使用堆栈的 Bencode 解析器答案

【问题标题】：Bencode parser using stack使用堆栈的 Bencode 解析器
【发布时间】：2020-08-20 13:48:34
【问题描述】：

我正在尝试使用基于堆栈的方法来解析编码字符串。此链接描述了编码：https://www.bittorrent.org/beps/bep_0003.html

我的伪代码无法处理存在嵌套列表的情况，例如 [1, [2]] 和 [[1, 2]] 都将返回 [[1 ,2]]，即使显然编码不同，"li1eli2eee" 与 "lli1ei2eee"。

到目前为止，这是我的伪代码

input: string
output: map/list/integer/string in a bencoded data structure
first, tokenize the string into valid tokens
Valid tokens "d, l, [words], [numbers], e, s (virtual token)"
Strings are tokenized as 4:spam becomes "s spam e" with s being a virtual token
Eg. li1el4:spamee becomes [l i 1 e i 22 e l s spam e i 2 e e e]
Parsing:
make two stacks:
stack1
stack2
for token in tokens:

    if stack is empty
        return error

    if the token isn’t an “e”
        push token onto stack1

    while the stack isn’t empty:
        elem = pop off the stack
        if elem is “i”
            elem2 = pop elem off stack2 and check if it can be converted to an int
            if not
                return error
            push elem2 onto stack2 again
        elif elem is “d”
            make a new dict
            while stack2 isn’t empty:
                key = pop off stack2
                if stack2 is empty:
                    return error (because then we have an odd key value encoding)
                value = pop off stack2
                dict[key] = value
            push dict onto stack2
        elif elem is “l”
            make a new list
            while stack2 isn’t empty:
                append pop off stack2 to l
            push l onto stack2
        elif elem is “s”
            dont need to do anything :P
        else
            push elem onto stack2

if stack2 isn’t empty:
    ret = pop the lone element off stack2
if stack2 isn’t empty:
    return error

return ret

【问题讨论】：

“Bencoding”的规范对我来说不是很清楚，即使查看了链接和其他几个地方，如npm package。此代码似乎没有考虑字典可能嵌套的可能性。那不可能吗？至于列表和字典，while stack2 isn't empty 循环似乎总是错误的。如果您有一个实现，那么共享比伪代码更有意义。感谢您的澄清。
字典可以嵌套，列表也可以嵌套。 stack2 不为空的想法是将所有内容包含在列表或字典中。本质上，stack2 被用作列表或字典数据结构的临时存储。
好的，谢谢。我的回答符合你的要求吗？如果没有，请随时告诉我我错过了什么，我会更新。

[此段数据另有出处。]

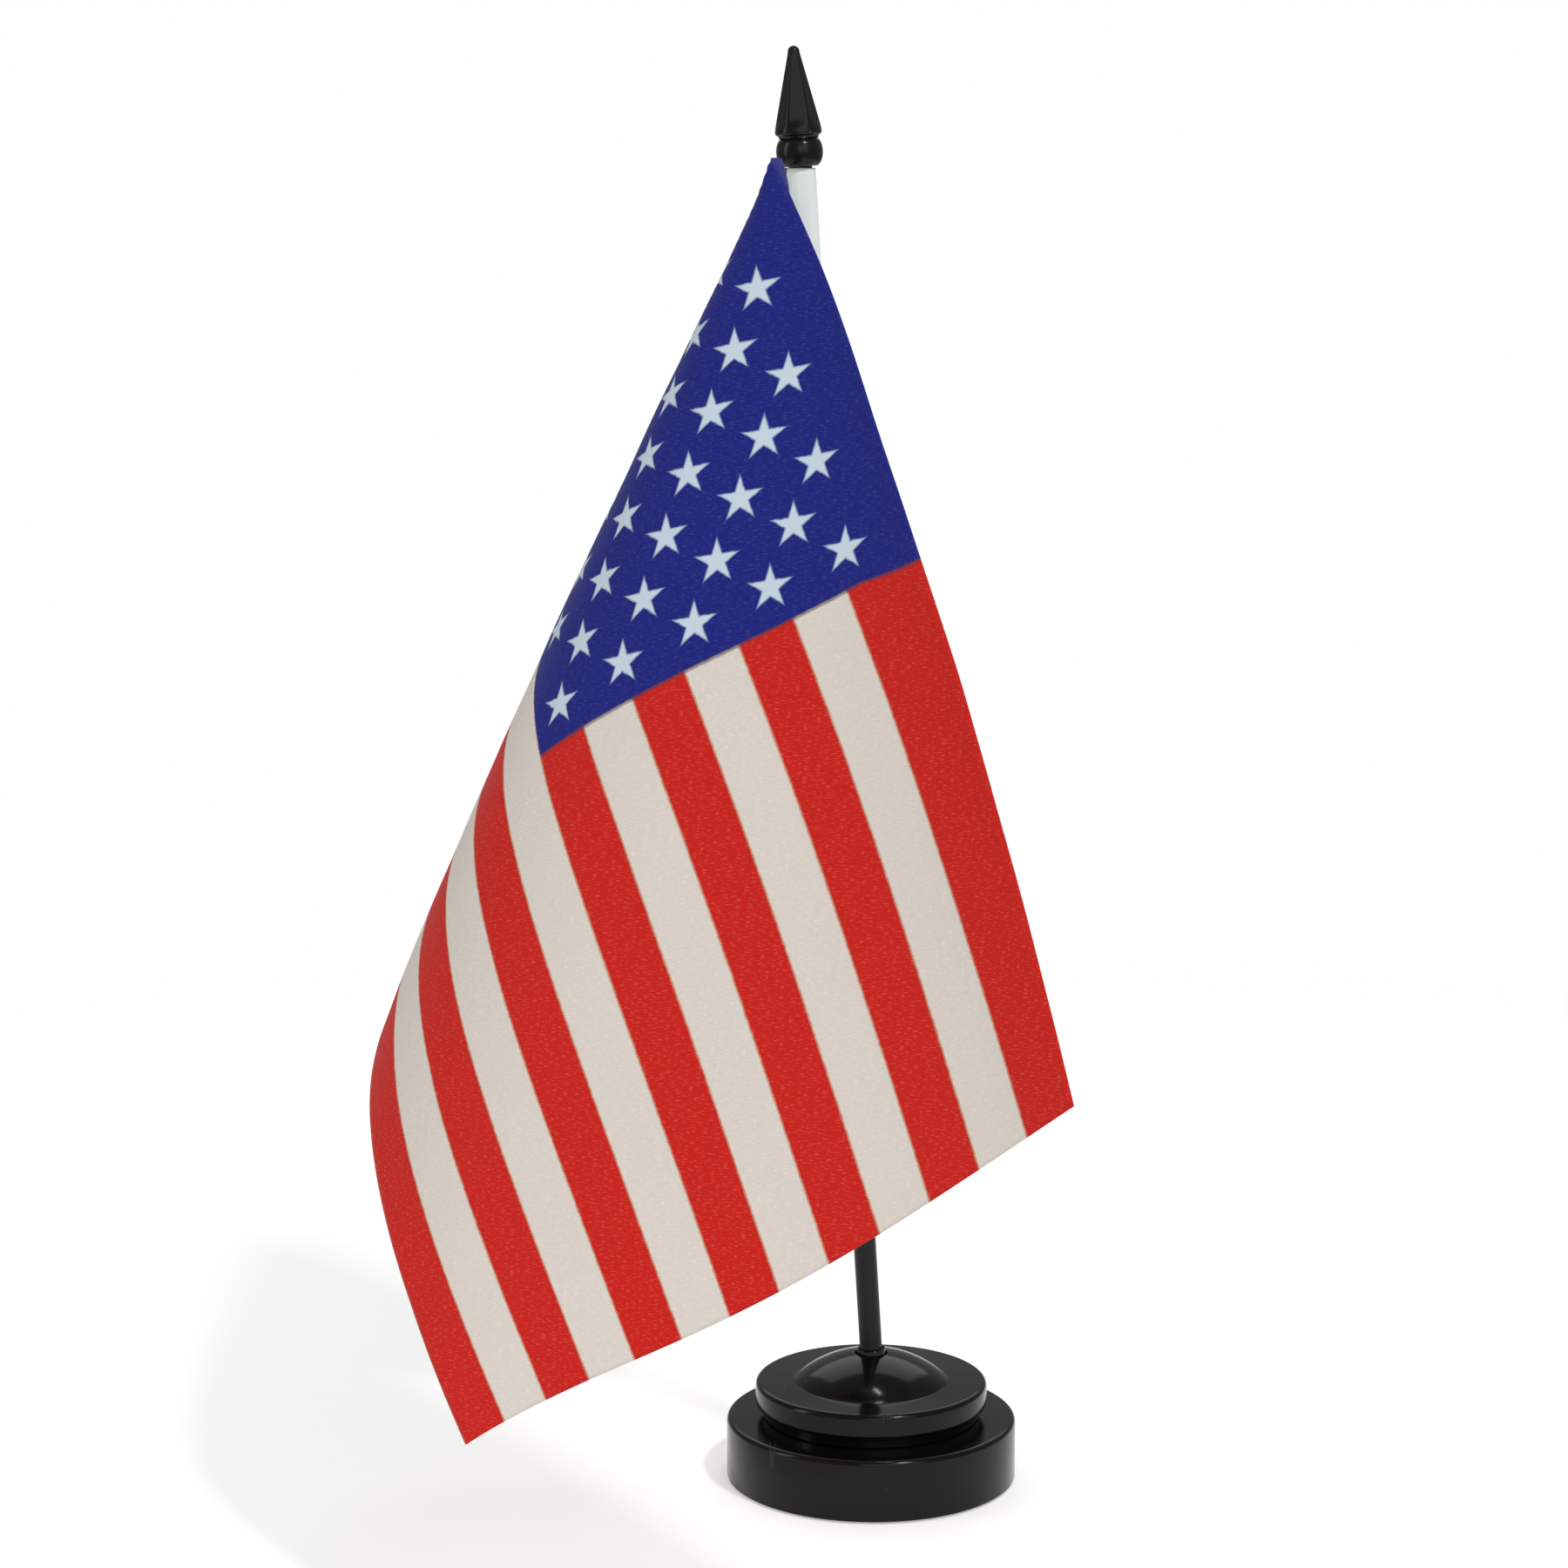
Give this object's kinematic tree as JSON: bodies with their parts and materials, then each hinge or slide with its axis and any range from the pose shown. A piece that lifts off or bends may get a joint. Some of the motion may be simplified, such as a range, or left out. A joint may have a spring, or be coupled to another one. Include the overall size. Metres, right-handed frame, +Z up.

标签： algorithm parsing recursion stack tokenize

【解决方案1】：

我不太遵循规范或伪代码，但实现“Bencoding”的一个子集来处理您显示的两个字符串（列表和整数）似乎很简单。据我所知，其他一切都相对微不足道（字典或多或少与列表相同，字符串和其他非递归定义的数据类型与整数基本相同）。

我的算法如下：

做一个栈，把一个空数组放进去。
对于编码字符串中的每个索引：
- 如果当前字符是i，则解析整数并将索引快进到关闭整数的e。将整数追加到堆栈顶部的数组中。
- 如果当前字符是l，则将新的 arr 压入堆栈。
- 如果当前字符是e，则弹出堆栈并将弹出的数组压入它下面的数组（即新的顶部）。
返回堆栈中唯一的元素。

这是在 JS 中：

const tinyBencodeDecode = s => {
  const stack = [[]];

  for (let i = 0; i < s.length; i++) {
    if (s[i] === "i") {
      for (var j = ++i; s[j] !== "e"; j++);

      stack[stack.length-1].push(+s.slice(i, j));
      i = j;
    }
    else if (s[i] === "l") {
      stack.push([]);
    }
    else if (s[i] === "e") {
      stack[stack.length-2].push(stack.pop());
    }
  }

  return stack[0];
};

[
  "i1ei2e",     // => [1, 2]
  "lli1ei2eee", // => [[1, 2]]
  "li1eli2eee", // => [[1, [2]]]

  // [44, [1, [23, 561, [], 1, [78]]], 4]
  "i44eli1eli23ei561elei1eli78eeeei4e",
].forEach(e => console.log(JSON.stringify(tinyBencodeDecode(e))));

不执行错误处理，并且假定所有内容都是格式正确的，但错误处理不会影响基本算法；只需在工作时添加一堆条件来检查索引、堆栈和字符串。

这是一个（诚然懒惰的）示例，说明如何支持 4 种数据类型。同样，省略了错误处理。这个想法与上面的基本相同，只是需要更多的大惊小怪来确定我们是在构建字典还是列表。由于null 似乎不是规范中的有效键，因此我使用它作为占位符来将值标记与其对应的键配对。

在这两种情况下，如果 Bencoding 只有一个根元素（列表或字典），则需要进行细微的调整。在这种情况下，s = "i42ei43e" 在顶层无效，我们将从一个空堆栈开始。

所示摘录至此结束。